Ainsi, les vrais responsables de l’inflation sont, au niveau de l’entreprise, les patrons des groupes monopolistiques, et au niveau national, l’État, c’est-à-dire le gouvernement.
Or, à lire ou écouter les théories relatives à l’inflation des économistes libéraux, animés d’une logique bourgeoise irrationnelle, il s’agirait presque d’une fatalité sécrétée par une force surnaturelle incontournable et incontrôlable, à laquelle tout le peuple doit infailliblement croire, se soumettre.
Ces chamans de l’économie sont de véritables chenapans de la société. Ces théologiens du capital excellent dans l’art du chamanisme économique, cette forme de croyance magico-religieuse pour qui le système capitaliste incarne l’Esprit absolu insaisissable. Contrairement à ce que laissent entendre ces obscurs écho-nomistes (de la vraie économie ils ne perçoivent que les échos), l’inflation n’est pas l’œuvre de forces (surnaturelles) incontrôlables, mais l’œuvre de puissances financières et étatiques réelles, siégeant dans les multinationales et au (leur) gouvernement. Ce sont ces puissants qui causent et entretiennent l’inflation.

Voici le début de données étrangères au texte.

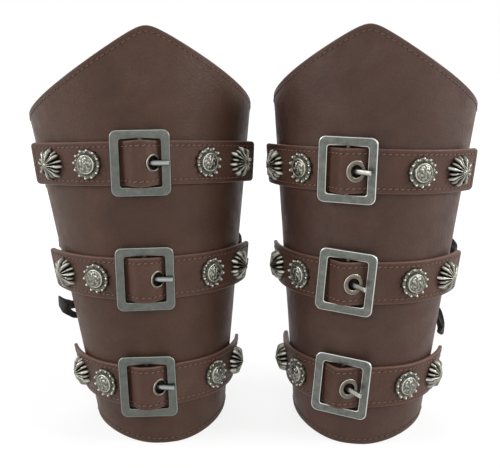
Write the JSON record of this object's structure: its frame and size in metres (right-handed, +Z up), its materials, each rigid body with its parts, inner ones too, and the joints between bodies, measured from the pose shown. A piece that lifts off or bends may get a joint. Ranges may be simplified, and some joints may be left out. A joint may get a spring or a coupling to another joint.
{
  "type": "pair of arm bracers",
  "caption": "Pair of upright leather forearm cuffs with pointed tops, buckled decorative straps, petalled and beaded conchos, and lacing at the back.",
  "frame": {"origin": "on the floor under the middle of the pair's bounding box", "axes": "+Z up, -Y towards the buckles and the viewer, +X to the viewer's right"},
  "size_m": [0.2795, 0.1356, 0.244],
  "materials": {
    "cuff_leather": "brown imitation leather, fine grain, satin",
    "cuff_lining": "matt suede-like lining",
    "strap_leather": "reddish brown leather, stitched edges, satin",
    "gunmetal": "dark satin plating",
    "old_silver": "aged silver plating with bright worn edges",
    "concho_metal": "aged silver casting, dark in its recesses",
    "eyelet_metal": "antique plating",
    "rivet_metal": "satin plating",
    "black_lace": "flat woven lace, matt"
  },
  "bodies": {
    "cuffs": {"left_cuff_leather": "cuff_leather", "left_cuff_lining": "cuff_lining", "left_concho_rivets": "rivet_metal", "left_lacing_eyelets": "eyelet_metal", "left_lace": "black_lace", "right_cuff_leather": "cuff_leather", "right_cuff_lining": "cuff_lining", "right_concho_rivets": "rivet_metal", "right_lacing_eyelets": "eyelet_metal", "right_lace": "black_lace", "left_upper_strap": "strap_leather", "left_upper_buckle_frame": "gunmetal", "left_upper_strap_eyelet": "eyelet_metal", "left_upper_petal_conchos": "concho_metal", "left_upper_round_conchos": "concho_metal", "left_middle_strap": "strap_leather", "left_middle_buckle_frame": "gunmetal", "left_middle_strap_eyelet": "eyelet_metal", "left_middle_petal_conchos": "concho_metal", "left_middle_round_conchos": "concho_metal", "left_lower_strap": "strap_leather", "left_lower_buckle_frame": "gunmetal", "left_lower_strap_eyelet": "eyelet_metal", "left_lower_petal_conchos": "concho_metal", "left_lower_round_conchos": "concho_metal", "right_upper_strap": "strap_leather", "right_upper_buckle_frame": "old_silver", "right_upper_strap_eyelet": "eyelet_metal", "right_upper_petal_conchos": "concho_metal", "right_upper_round_conchos": "concho_metal", "right_middle_strap": "strap_leather", "right_middle_buckle_frame": "old_silver", "right_middle_strap_eyelet": "eyelet_metal", "right_middle_petal_conchos": "concho_metal", "right_middle_round_conchos": "concho_metal", "right_lower_strap": "strap_leather", "right_lower_buckle_frame": "old_silver", "right_lower_strap_eyelet": "eyelet_metal", "right_lower_petal_conchos": "concho_metal", "right_lower_round_conchos": "concho_metal"},
    "left_upper_prong": {"left_upper_buckle_prong": "gunmetal"},
    "left_middle_prong": {"left_middle_buckle_prong": "gunmetal"},
    "left_lower_prong": {"left_lower_buckle_prong": "gunmetal"},
    "right_upper_prong": {"right_upper_buckle_prong": "old_silver"},
    "right_middle_prong": {"right_middle_buckle_prong": "old_silver"},
    "right_lower_prong": {"right_lower_buckle_prong": "old_silver"}
  },
  "joints": [
    {"name": "left_upper_prong_swing", "type": "hinge", "parent": "cuffs", "child": "left_upper_prong", "pos_m": [-0.06078, -0.0422, 0.16866], "axis": [0.0149, -0.0862, -0.9962], "range_deg": [0, 12]},
    {"name": "left_middle_prong_swing", "type": "hinge", "parent": "cuffs", "child": "left_middle_prong", "pos_m": [-0.05961, -0.0479, 0.10215], "axis": [0.0182, -0.0844, -0.9963], "range_deg": [0, 12]},
    {"name": "left_lower_prong_swing", "type": "hinge", "parent": "cuffs", "child": "left_lower_prong", "pos_m": [-0.05952, -0.05331, 0.03729], "axis": [0.0356, -0.0811, -0.9961], "range_deg": [0, 12]},
    {"name": "right_upper_prong_swing", "type": "hinge", "parent": "cuffs", "child": "right_upper_prong", "pos_m": [0.05462, -0.04714, 0.16548], "axis": [-0.0168, -0.0434, -0.9989], "range_deg": [-5, 15]},
    {"name": "right_middle_prong_swing", "type": "hinge", "parent": "cuffs", "child": "right_middle_prong", "pos_m": [0.05557, -0.05068, 0.10135], "axis": [-0.0744, -0.0232, -0.997], "range_deg": [-9, 15]},
    {"name": "right_lower_prong_swing", "type": "hinge", "parent": "cuffs", "child": "right_lower_prong", "pos_m": [0.05444, -0.05342, 0.03801], "axis": [-0.0739, -0.0218, -0.997], "range_deg": [-8, 15]}
  ]
}
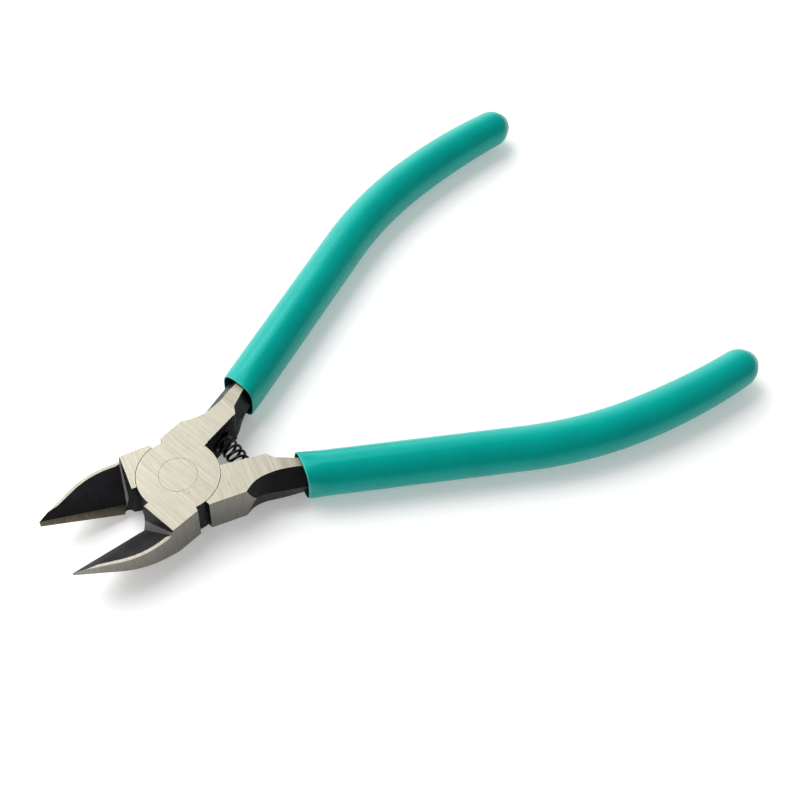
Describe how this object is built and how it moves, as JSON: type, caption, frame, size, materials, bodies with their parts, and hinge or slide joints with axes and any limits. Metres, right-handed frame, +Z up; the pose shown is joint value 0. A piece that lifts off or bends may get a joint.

Non pas par manœuvre complotiste mais sous l’impulsion des lois imparables du capital.
En vrai, au-delà de ces différentes interprétations libérales (inflation par la monnaie, par la demande, les coûts, l’anticipation des achats et par l’augmentations des salaires), il convient de rechercher les causes fondamentales de l’inflation dans les modalités spécifiques du fonctionnement du mode de production capitaliste depuis longtemps entré dans sa phase de déclin, objectivée par la récurrence des crises et des guerres, responsables de l’explosion des dépenses improductives et de l’inflation.
D’emblée, il est de la plus haute importance de souligner que l’inflation est un phénomène nouveau dans l’histoire du capitalisme. Son apparition correspond à la domination étatique du capitalisme ou, dit autrement, à la phase du capitalisme d’État surgi au mitan du XXe siècle.
Qui dit capitalisme d’État dit domination totalitaire. C’est-à-dire augmentation exponentielle des dépenses improductives (armée, police, bureaucratie, etc.). Par ailleurs, l’inflation galopante exprime, au niveau national, l’intensification de la lutte des classes. Et reflète, à l’échelle internationale, l’exacerbation de la concurrence intercapitaliste entre les bourgeoisies nationales.
Ce faisant, au vrai, l’inflation n’est pas d’abord un phénomène monétaire ou économique, mais il s’agit d’emblée d’une problématique politique, c’est-à-dire étatique (voire militaire car l’inflation surgit surtout en période de militarisme, d’économie de guerre, sur fond de récession, comme notre époque actuelle l’illustre).